Database System Variations
It’s important to note that the exact behavior and nuances of primary and unique keys can vary slightly between different RDBMS platforms like MySQL, PostgreSQL, SQL Server, and Oracle. For example, the treatment of NULL values in unique constraints can differ.
Some systems strictly enforce that only one NULL value is allowed in a unique constraint, while others permit multiple NULL values. Understanding these subtle differences is crucial when designing databases that need to be portable or when troubleshooting specific database behaviors.
Always consult the documentation for your specific RDBMS to fully grasp the implications of these constraints within your chosen environment.
Choosing the Right Constraint for Data Integrity
The effective use of primary and unique keys is fundamental to building reliable and efficient databases.
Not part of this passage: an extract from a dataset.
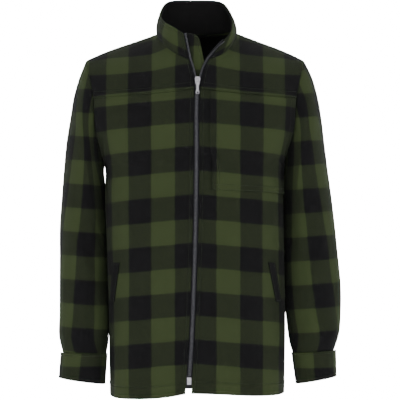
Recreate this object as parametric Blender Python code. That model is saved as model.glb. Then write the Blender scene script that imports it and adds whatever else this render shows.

By correctly identifying the primary identifier for each entity and enforcing uniqueness on other critical attributes, you lay a strong foundation for data integrity.
A well-designed schema with appropriate primary and unique key constraints minimizes the risk of data duplication, ensures accurate relationships between tables, and ultimately leads to more predictable and trustworthy data management.
Mastering these concepts is not just about adhering to database rules; it’s about building systems that can scale, perform, and maintain accuracy over time.